WHAT YOU HAVE TO DO » The first line to copy is the one with "Write part 2"; the last is the one with "arm held out". Copy each line in that range exactly, leaving out all others.

RECORD EXTRACTS »
==============================

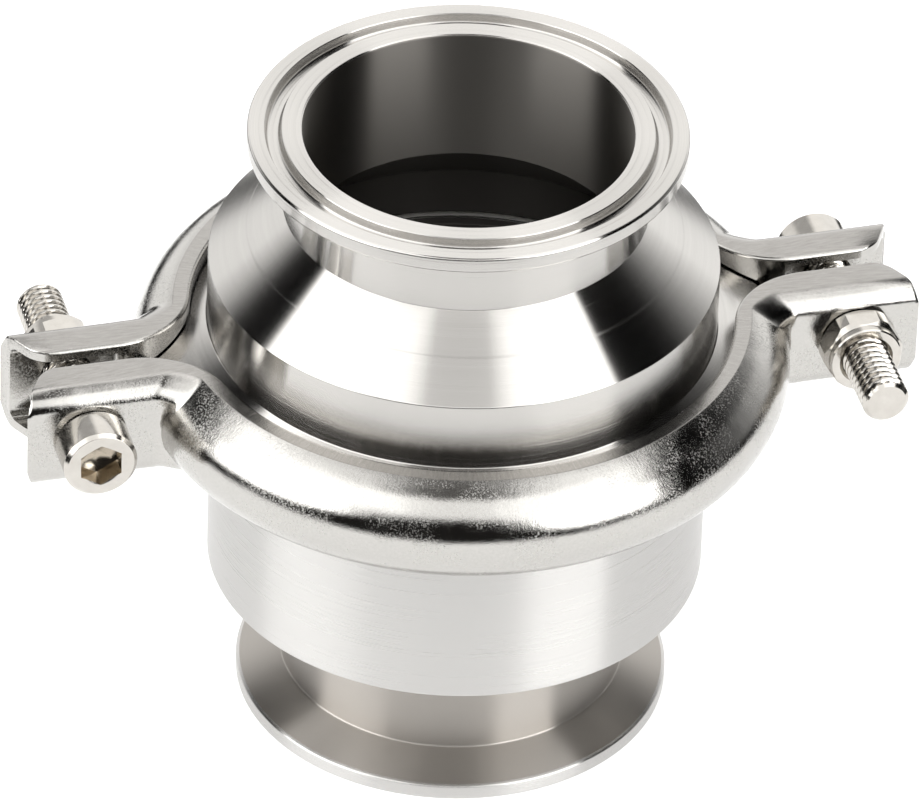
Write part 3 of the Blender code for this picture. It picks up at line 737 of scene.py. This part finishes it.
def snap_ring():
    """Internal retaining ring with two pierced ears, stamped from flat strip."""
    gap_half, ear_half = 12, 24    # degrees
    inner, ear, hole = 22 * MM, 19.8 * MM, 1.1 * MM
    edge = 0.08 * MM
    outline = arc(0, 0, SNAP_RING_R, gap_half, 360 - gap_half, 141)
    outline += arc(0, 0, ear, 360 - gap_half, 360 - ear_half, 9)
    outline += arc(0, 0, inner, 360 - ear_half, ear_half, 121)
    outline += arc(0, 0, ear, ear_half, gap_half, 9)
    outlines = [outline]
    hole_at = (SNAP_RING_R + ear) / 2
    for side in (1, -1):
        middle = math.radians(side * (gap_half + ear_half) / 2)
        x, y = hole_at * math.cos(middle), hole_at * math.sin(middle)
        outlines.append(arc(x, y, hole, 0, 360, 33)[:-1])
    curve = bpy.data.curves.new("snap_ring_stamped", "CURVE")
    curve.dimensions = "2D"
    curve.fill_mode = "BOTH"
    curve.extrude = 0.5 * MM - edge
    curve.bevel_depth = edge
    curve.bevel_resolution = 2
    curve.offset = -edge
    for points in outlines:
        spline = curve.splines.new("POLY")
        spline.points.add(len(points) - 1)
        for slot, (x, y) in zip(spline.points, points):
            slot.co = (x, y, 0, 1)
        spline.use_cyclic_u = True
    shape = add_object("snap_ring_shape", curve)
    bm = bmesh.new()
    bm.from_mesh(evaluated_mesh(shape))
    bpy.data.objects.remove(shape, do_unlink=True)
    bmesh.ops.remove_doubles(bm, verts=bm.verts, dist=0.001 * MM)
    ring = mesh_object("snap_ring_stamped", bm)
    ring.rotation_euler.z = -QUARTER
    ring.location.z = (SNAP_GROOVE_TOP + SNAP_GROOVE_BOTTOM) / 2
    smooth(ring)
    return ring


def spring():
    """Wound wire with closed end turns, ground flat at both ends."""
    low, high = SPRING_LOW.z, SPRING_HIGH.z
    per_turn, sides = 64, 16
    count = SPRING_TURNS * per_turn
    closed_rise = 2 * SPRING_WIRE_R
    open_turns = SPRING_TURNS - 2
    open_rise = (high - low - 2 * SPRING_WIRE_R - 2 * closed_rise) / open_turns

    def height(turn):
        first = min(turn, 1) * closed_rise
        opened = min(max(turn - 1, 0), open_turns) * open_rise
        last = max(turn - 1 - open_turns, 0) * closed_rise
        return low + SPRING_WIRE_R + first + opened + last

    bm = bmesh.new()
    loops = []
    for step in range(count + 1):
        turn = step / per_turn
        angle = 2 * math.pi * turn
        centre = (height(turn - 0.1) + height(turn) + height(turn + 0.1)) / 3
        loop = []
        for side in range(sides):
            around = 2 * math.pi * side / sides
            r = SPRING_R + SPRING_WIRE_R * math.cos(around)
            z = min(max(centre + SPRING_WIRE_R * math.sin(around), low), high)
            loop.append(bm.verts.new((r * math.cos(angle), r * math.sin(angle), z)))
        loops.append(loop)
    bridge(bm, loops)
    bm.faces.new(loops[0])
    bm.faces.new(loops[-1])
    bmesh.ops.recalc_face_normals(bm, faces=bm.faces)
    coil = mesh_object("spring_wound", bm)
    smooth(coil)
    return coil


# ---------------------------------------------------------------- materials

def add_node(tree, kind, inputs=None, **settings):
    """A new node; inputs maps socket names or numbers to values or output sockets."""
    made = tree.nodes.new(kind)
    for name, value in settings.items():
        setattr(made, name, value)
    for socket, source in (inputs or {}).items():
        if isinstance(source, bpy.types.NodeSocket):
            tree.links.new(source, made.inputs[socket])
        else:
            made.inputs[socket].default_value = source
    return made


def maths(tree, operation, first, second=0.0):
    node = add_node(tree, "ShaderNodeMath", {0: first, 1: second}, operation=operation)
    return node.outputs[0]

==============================

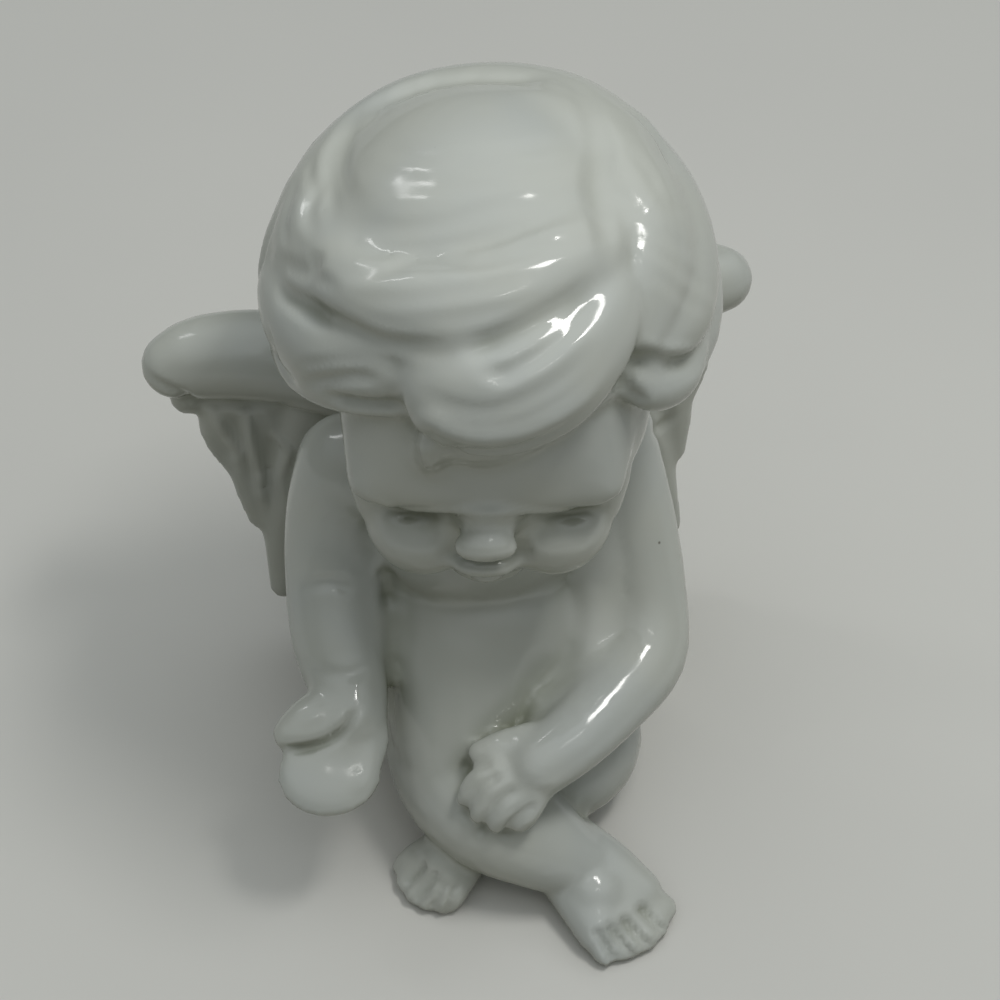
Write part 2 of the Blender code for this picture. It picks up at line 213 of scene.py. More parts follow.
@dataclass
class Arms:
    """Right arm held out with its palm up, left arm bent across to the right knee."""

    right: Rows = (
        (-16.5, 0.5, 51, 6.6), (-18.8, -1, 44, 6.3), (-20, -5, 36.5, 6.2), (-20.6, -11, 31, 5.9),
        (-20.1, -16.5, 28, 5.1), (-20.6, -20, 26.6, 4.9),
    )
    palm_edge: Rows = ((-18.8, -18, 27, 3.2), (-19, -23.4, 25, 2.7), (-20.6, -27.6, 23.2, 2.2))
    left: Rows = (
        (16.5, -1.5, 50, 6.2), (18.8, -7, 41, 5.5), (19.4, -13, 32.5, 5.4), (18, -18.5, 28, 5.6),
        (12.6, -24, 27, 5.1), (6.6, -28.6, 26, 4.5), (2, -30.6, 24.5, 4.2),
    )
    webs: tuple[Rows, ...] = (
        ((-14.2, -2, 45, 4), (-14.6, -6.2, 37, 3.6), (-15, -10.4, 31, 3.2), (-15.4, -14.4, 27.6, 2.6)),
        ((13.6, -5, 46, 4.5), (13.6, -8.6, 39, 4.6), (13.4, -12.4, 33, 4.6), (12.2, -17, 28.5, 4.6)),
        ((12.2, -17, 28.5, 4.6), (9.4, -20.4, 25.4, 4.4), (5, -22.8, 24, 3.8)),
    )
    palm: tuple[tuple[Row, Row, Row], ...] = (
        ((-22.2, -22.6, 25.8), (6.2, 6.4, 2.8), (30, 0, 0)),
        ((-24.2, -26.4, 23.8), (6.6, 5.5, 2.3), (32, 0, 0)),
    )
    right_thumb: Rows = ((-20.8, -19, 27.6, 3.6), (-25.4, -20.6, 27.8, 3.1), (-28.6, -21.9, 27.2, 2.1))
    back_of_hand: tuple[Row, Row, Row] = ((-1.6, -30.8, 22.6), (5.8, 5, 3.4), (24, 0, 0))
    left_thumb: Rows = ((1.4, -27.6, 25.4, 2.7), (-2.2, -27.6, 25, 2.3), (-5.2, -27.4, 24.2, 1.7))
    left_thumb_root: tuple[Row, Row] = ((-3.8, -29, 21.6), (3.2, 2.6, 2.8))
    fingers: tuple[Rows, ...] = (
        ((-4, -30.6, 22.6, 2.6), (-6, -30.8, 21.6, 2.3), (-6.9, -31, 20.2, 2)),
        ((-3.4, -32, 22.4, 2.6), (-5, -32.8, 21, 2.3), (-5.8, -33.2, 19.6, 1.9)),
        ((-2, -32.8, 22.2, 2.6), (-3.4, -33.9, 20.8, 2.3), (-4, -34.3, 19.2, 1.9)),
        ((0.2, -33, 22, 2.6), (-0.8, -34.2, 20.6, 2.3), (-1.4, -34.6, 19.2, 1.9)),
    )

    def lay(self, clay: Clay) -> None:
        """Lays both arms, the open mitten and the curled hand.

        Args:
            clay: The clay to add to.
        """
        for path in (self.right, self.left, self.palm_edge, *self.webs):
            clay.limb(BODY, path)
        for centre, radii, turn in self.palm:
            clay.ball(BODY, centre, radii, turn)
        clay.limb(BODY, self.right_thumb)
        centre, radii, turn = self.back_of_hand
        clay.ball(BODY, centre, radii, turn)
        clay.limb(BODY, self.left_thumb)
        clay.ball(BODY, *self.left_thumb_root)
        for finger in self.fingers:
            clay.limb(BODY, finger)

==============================

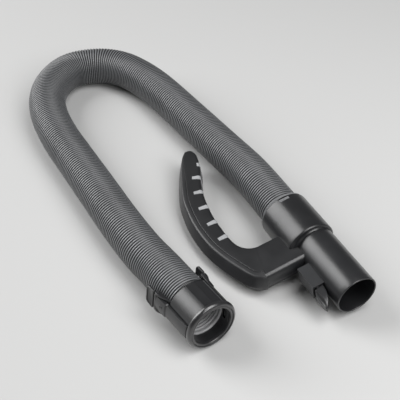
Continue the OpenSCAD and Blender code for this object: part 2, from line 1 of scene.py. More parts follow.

==============================

EXPECTED OUTPUT »
Write part 2 of the Blender code for this picture. It picks up at line 213 of scene.py. More parts follow.
@dataclass
class Arms:
    """Right arm held out with its palm up, left arm bent across to the right knee."""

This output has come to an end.